Une foule contenue a célébré l'annonce de l'attribution des JO d'hiver aux Alpes françaises, au stade du Grand Bornand (Haute-Savoie).
Une foule contenue a célébré l'annonce de l'attribution des JO d'hiver aux Alpes françaises, au stade du Grand Bornand (Haute-Savoie). (Crédits : ER/La Tribune)

Ce devait être une grande fête populaire. Mais la célébration, suite à l'annonce de l'attribution de JO d'hiver 2030 aux Alpes françaises, a finalement davantage été un événement institutionnel. Les élus et les clubs sportifs du territoire des Aravis, en Haute-Savoie, étaient conviés ce mercredi 24 juillet à célébrer l'annonce de la décision du Comité international olympique (CIO) de valider la candidature tricolore, seule en lice. Une décision, « sous conditions » d'avoir reçu les garanties de financement de l'Etat d'ici au 31 décembre prochain. Et à deux jours de la cérémonie d'ouverture des JO de Paris.

Lire aussi JO : les Alpes françaises vont organiser les Jeux d'hiver en 2030 « sous conditions »

Un événement hautement politique à l'échelle nationale et régionale, alors qu'Emmanuel Macron s'est positionné, à travers une lettre d'engagement et sa présence devant le Comité d'organisation, à financer ces Jeux, là où Matignon n'y avait pas consenti ces derniers mois, dans un contexte de dégradation des finances publiques.

Au niveau local, la Région Auvergne-Rhône-Alpes voulait profiter du contexte olympique pour briller. Mais la grande fête, baptisée « JO 2030, le rêve devient réalité », a revêtu des couleurs un peu moins chatoyantes qu'annoncées au stade de football du Grand Bornand ce mercredi. Les drapeaux tricolores, portés par plus d'une centaine d'élus et d'enfants des clubs sportifs ont certes flotté quelques instants sous l'écran géant, mais la brève ferveur n'a pas pour autant bousculé les badauds présents sur le marché local, situé à quelques centaines de mètres.

Au cœur du village, les passants n'étaient pas vraiment informés de ce coup de projecteur. Ainsi, l'annonce est comme passée inaperçue.

JO 2030 Grand Bornand

Les enfants des clubs sportifs des Aravis (et ses trois stations : le Grand-Bornand, la Clusaz et Manigot) ont assisté ce matin à l'annonce du CIO de retenir les Alpes françaises comme région hôte des JO d'hiver 2030.

« Le Grand-Bornand s'est construit autour du sport et de ses champions »

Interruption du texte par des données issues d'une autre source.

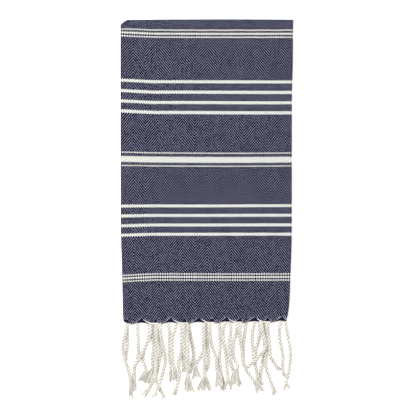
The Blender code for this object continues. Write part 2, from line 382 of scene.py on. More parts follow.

C'est dans ce contexte que Cyril Pellevat, sénateur de Haute-Savoie et conseiller régional, représentant la collectivité en l'absence de Laurent Wauquiez, intervenu pour sa part ce matin à Paris devant le CIO, a salué l'événement devant la presse. « C'est une satisfaction de voir aboutir un dossier raisonné », a-t-il indiqué sur la pelouse du stade, estimant que « la position du Président de la République a été à la hauteur des attentes des membres du Comité ».

À quelques centaines de kilomètres de là, l'actuel président de la Région Auvergne Rhône-Alpes, élu député en Haute-Loire, Laurent Wauquiez, observait quant à lui lors d'une conférence de presse : « C'est la première fois que le CIO accepte que ce ne soit pas une ville unique, mais tout un territoire » qui organise cet événement international. Félicitant à nouveau le retour des JO d'hiver en France depuis ceux d'Albertville (Savoie) en 1992.

Ces Jeux, présentés par Renaud Muselier, président de la région Provence-Alpes-Côte-d'Azur, comme « les plus verts de l'Histoire » et « les moins onéreux » (un peu moins de 2 milliards d'euros), grâce à la réutilisation annoncée à 95 % d'infrastructures existantes, ont toutefois suscité sur place une certaine retenue. Du moins, des interrogations, sans pour autant s'opposer.

Grand Bornand marché 2024

Sur le marché du Grand-Bornand, ce mercredi 24 juillet au matin, les passants avaient plutôt l'esprit aux vacances et à la déconnexion.

Hélène Favre Bonvin, deuxième adjointe de la commune du Grand-Bornand (2.100 habitants, 25.000 lits touristiques), reconnaît en effet que cette candidature a été « particulièrement rapide », car réalisée en moins d'un an, dans une commune « qui s'est construite autour du sport et de ses champions ». Le Grand-Bornand opère en effet le seul stade français de biathlon de catégorie A, homologué aux grandes compétitions : la commune accueillera à nouveau la Coupe du monde en décembre prochain et pourrait se porter candidate au Championnat du monde 2029.

D'où un savoureux mélange entre « l'évidence », selon l'élue, d'accueillir les épreuves nordiques de ces Jeux avec la station voisine de la Clusaz, et « l'espoir » d'avancer sur plusieurs enjeux. À commencer par celui des mobilités.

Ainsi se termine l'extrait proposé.